(Source records)
*****
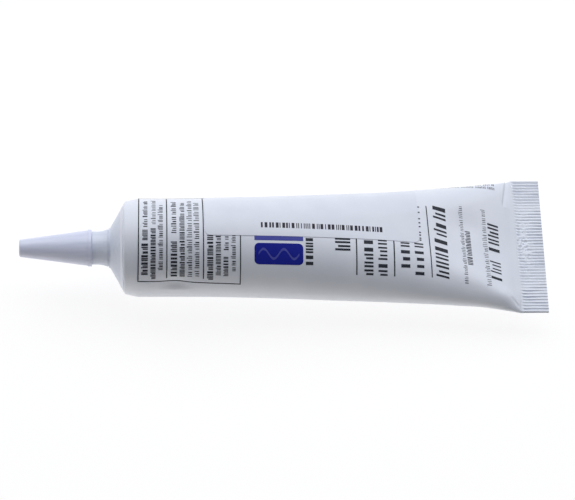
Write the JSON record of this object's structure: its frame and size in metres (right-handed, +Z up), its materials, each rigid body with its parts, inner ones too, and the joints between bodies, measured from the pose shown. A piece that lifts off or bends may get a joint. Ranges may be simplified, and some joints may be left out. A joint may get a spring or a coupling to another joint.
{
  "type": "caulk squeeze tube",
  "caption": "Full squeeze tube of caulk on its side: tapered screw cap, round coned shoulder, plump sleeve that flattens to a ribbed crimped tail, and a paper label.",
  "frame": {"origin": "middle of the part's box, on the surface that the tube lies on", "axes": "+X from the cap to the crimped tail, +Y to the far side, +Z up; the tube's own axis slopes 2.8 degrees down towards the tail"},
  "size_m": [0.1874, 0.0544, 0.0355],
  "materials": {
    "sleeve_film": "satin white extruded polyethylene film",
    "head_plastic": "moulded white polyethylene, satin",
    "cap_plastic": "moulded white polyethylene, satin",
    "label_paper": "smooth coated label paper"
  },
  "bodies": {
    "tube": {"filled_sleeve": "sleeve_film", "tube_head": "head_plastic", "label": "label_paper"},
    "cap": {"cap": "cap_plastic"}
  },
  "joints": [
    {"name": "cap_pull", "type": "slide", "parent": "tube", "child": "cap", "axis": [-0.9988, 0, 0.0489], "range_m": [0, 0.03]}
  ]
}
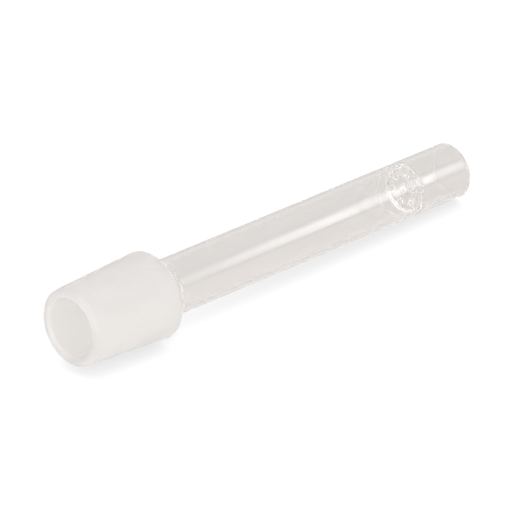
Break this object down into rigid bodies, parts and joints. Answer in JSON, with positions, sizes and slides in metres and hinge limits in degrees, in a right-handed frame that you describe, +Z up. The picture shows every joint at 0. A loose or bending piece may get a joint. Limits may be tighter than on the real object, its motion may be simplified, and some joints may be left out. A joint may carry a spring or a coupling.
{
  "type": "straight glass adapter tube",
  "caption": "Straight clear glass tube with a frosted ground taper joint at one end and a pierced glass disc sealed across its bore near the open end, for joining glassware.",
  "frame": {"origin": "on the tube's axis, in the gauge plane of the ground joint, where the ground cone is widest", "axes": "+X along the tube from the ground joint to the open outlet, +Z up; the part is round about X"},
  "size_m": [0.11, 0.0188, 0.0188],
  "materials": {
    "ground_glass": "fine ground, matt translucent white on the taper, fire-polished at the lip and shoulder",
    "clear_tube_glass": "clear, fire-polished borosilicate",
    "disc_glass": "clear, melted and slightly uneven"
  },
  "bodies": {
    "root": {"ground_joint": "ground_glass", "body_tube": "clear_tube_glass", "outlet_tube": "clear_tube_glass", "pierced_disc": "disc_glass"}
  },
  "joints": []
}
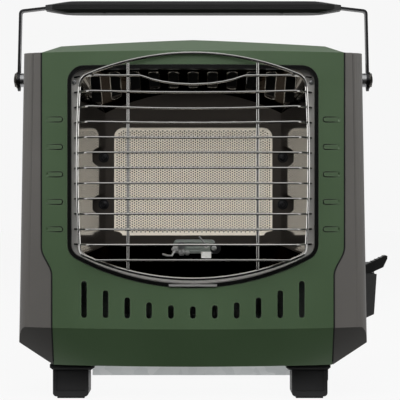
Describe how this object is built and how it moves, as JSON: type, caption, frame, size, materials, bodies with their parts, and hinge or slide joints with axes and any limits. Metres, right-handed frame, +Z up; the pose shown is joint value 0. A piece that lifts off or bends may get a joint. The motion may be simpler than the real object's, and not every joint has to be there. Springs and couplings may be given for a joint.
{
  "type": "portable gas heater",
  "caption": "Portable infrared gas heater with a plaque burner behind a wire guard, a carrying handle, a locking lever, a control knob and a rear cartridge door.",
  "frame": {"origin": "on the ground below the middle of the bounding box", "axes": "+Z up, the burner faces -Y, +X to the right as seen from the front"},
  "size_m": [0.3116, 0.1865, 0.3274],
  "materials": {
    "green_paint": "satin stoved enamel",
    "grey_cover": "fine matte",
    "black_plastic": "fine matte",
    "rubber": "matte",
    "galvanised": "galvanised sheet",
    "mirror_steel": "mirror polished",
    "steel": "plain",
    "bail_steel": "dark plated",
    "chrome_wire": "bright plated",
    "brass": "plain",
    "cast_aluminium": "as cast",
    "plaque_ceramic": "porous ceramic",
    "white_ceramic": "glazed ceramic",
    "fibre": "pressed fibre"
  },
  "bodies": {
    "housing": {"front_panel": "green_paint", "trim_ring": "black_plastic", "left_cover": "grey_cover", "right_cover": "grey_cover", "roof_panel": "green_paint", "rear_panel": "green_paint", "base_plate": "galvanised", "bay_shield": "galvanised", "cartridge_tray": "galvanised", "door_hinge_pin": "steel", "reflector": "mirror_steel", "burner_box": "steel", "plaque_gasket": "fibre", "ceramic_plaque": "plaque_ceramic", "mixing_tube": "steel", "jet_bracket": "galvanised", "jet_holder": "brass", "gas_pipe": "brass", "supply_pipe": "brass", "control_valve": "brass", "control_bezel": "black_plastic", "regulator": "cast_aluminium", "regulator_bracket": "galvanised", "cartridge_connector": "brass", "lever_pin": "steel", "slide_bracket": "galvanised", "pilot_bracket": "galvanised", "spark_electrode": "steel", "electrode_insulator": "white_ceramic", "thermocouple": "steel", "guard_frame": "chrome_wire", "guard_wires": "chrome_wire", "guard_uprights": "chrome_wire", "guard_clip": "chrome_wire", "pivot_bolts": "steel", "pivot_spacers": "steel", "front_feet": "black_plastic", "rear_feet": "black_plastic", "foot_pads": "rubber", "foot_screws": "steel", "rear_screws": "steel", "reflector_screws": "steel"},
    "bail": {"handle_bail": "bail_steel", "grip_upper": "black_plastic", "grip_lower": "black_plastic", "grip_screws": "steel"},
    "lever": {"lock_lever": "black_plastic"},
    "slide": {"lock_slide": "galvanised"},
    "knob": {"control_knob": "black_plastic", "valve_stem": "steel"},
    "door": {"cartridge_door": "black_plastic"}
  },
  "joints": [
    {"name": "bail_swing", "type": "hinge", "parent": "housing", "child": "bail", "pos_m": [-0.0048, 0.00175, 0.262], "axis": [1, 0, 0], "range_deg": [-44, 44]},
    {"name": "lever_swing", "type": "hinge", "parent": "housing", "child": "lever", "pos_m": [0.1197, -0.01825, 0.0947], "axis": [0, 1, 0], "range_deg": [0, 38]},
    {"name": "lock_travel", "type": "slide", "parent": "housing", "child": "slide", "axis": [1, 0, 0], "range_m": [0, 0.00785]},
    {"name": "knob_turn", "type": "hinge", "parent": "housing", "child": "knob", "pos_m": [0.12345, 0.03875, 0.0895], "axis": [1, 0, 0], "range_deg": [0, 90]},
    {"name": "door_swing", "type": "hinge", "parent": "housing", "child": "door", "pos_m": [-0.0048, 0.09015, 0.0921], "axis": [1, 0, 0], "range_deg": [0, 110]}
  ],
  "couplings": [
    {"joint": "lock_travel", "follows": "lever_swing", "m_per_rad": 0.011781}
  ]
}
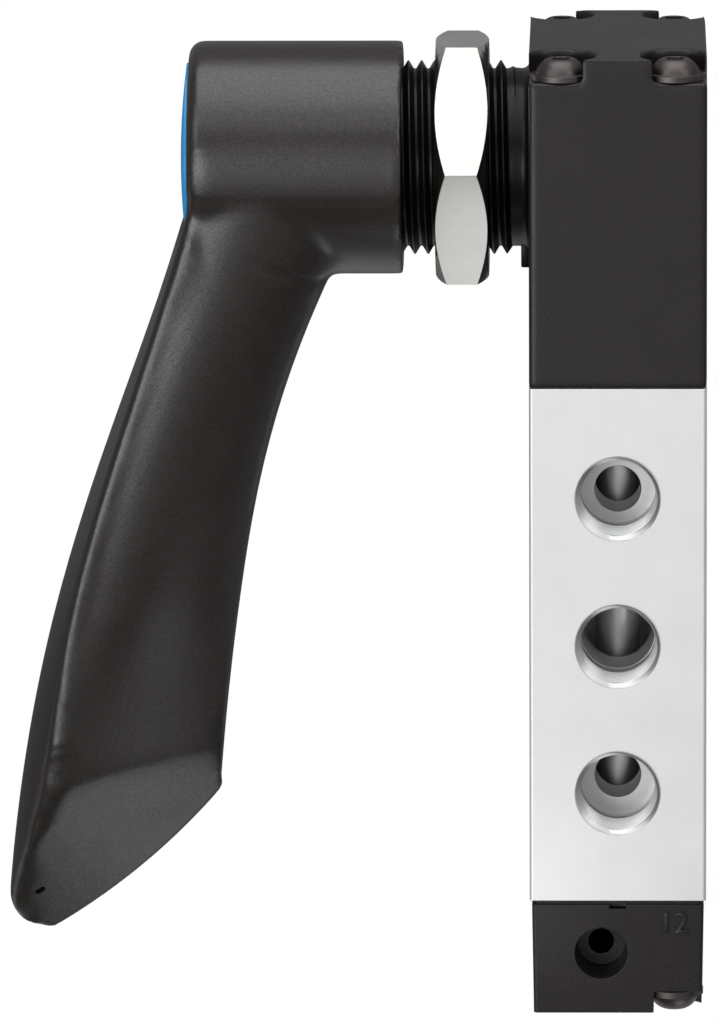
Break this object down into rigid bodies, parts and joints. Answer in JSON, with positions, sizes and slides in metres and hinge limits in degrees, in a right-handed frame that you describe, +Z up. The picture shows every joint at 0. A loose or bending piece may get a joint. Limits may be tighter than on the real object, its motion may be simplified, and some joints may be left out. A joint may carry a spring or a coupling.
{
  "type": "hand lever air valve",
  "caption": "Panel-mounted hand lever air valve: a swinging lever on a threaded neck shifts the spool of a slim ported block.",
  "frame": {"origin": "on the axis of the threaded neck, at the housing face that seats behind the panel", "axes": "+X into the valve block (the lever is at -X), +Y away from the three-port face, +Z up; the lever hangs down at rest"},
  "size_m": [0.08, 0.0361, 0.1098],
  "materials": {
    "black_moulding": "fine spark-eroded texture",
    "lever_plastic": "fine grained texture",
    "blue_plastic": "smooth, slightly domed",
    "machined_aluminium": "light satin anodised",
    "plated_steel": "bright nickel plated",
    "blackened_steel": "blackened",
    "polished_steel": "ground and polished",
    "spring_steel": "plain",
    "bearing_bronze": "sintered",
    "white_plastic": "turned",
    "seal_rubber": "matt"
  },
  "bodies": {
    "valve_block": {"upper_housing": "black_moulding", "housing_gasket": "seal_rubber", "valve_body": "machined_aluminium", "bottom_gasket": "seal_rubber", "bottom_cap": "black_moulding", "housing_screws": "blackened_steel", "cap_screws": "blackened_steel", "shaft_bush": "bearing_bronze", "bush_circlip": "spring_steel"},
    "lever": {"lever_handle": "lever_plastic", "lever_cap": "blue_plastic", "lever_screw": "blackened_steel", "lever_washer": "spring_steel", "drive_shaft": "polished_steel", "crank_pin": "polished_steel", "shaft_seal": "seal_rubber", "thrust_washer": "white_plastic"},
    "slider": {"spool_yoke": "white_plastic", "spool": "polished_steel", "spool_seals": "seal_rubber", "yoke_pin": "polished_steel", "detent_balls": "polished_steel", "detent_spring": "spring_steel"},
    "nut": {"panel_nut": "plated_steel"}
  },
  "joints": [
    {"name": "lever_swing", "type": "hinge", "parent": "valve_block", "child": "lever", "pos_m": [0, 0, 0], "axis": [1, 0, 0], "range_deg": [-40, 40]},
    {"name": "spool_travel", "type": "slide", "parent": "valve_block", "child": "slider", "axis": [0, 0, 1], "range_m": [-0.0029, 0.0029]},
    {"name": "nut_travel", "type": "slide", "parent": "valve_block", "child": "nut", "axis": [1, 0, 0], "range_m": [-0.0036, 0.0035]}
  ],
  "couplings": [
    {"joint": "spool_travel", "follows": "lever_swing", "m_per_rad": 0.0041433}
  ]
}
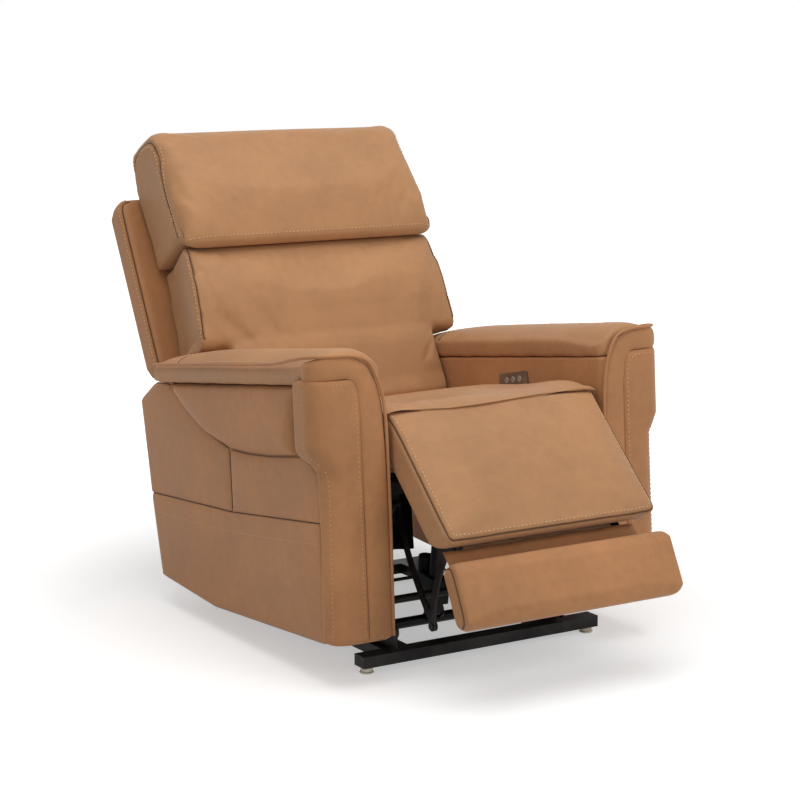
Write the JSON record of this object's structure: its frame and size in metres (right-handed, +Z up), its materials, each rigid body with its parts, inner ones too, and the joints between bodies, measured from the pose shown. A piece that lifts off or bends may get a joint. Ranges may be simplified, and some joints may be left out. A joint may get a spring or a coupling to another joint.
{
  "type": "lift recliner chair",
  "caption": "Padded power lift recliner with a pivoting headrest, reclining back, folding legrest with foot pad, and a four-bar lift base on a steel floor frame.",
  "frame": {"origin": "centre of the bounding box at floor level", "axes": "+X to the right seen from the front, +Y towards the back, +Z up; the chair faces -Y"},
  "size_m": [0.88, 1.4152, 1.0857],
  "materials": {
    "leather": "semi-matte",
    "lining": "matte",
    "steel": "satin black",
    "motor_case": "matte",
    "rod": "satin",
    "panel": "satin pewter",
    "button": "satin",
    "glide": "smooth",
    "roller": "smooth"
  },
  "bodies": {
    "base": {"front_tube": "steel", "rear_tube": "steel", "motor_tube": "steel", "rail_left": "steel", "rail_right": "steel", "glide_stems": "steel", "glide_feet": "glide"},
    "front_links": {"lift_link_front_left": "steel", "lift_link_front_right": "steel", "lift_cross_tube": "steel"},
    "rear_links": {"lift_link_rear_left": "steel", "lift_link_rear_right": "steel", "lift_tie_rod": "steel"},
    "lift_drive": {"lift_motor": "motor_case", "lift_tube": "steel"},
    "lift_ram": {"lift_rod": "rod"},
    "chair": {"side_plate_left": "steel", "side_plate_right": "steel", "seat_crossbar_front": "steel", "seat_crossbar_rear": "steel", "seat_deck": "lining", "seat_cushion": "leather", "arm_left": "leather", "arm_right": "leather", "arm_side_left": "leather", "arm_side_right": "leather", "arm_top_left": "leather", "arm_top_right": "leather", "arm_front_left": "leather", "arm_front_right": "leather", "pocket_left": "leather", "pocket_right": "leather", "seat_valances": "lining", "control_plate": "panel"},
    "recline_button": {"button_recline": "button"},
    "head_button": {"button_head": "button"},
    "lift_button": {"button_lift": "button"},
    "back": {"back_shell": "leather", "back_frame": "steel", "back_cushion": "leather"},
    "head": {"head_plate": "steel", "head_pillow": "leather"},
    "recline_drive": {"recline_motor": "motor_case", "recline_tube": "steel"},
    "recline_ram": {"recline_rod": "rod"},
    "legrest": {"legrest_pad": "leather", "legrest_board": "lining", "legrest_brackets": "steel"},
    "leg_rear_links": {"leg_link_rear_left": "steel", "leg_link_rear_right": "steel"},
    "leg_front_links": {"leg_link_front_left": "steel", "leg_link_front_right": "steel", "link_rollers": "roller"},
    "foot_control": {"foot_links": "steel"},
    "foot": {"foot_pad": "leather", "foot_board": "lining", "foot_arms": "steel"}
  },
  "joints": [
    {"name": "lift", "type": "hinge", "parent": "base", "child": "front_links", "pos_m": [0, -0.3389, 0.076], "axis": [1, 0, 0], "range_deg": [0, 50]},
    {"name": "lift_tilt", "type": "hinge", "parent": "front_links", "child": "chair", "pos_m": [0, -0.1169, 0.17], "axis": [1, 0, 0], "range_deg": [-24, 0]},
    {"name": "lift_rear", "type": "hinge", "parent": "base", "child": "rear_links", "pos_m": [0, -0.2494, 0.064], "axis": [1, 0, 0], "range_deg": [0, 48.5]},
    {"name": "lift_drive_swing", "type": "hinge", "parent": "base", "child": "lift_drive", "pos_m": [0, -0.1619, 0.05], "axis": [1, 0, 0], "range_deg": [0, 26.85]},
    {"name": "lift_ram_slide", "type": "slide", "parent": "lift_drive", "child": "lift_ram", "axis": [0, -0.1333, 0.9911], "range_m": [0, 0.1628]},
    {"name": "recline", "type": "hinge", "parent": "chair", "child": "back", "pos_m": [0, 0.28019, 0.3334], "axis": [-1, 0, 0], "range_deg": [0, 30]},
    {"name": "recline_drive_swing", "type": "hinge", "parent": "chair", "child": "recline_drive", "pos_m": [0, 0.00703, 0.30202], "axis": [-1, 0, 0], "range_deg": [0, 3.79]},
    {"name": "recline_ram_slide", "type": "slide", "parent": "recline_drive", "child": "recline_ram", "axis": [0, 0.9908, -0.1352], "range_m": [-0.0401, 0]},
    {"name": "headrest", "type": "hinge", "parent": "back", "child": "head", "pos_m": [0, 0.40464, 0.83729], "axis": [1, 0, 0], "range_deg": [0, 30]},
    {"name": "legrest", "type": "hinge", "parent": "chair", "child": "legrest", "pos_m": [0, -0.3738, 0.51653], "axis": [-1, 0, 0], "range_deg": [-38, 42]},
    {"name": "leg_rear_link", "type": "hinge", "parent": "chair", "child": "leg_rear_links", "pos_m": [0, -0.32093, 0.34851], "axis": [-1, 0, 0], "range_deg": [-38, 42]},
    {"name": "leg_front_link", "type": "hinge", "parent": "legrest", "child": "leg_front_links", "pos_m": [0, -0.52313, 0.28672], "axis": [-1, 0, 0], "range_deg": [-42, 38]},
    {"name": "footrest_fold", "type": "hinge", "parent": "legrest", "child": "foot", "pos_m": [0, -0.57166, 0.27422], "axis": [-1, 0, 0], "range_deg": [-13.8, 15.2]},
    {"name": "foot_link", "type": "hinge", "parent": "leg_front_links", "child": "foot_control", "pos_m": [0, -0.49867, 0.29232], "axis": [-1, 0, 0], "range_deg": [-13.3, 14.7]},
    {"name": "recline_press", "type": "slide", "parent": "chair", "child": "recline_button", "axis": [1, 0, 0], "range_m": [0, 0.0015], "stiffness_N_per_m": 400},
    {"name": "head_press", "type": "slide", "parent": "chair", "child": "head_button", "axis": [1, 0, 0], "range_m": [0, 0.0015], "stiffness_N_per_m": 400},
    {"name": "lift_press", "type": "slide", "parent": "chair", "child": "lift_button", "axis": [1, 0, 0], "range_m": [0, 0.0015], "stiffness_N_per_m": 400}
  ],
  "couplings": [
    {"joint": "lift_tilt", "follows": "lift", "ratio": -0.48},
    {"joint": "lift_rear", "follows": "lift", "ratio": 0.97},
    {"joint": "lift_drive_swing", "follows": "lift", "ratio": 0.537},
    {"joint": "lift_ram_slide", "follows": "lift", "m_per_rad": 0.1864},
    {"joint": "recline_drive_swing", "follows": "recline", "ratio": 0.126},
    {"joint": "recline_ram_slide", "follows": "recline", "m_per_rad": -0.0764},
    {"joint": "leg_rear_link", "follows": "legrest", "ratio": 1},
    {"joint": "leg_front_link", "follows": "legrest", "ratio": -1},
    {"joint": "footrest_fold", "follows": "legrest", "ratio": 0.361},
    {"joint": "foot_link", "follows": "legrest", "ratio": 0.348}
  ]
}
*****
Exercise
Identify lines with the string "down". Copy each one.

Output of the task
  "frame": {"origin": "middle of the part's box, on the surface that the tube lies on", "axes": "+X from the cap to the crimped tail, +Y to the far side, +Z up; the tube's own axis slopes 2.8 degrees down towards the tail"},
Break this object down into rigid bodies, parts and joints. Answer in JSON, with positions, sizes and slides in metres and hinge limits in degrees, in a right-handed frame that you describe, +Z up. The picture shows every joint at 0. A loose or bending piece may get a joint. Limits may be tighter than on the real object, its motion may be simplified, and some joints may be left out. A joint may carry a spring or a coupling.
Break this object down into rigid bodies, parts and joints. Answer in JSON, with positions, sizes and slides in metres and hinge limits in degrees, in a right-handed frame that you describe, +Z up. The picture shows every joint at 0. A loose or bending piece may get a joint. Limits may be tighter than on the real object, its motion may be simplified, and some joints may be left out. A joint may carry a spring or a coupling.
  "frame": {"origin": "on the axis of the threaded neck, at the housing face that seats behind the panel", "axes": "+X into the valve block (the lever is at -X), +Y away from the three-port face, +Z up; the lever hangs down at rest"},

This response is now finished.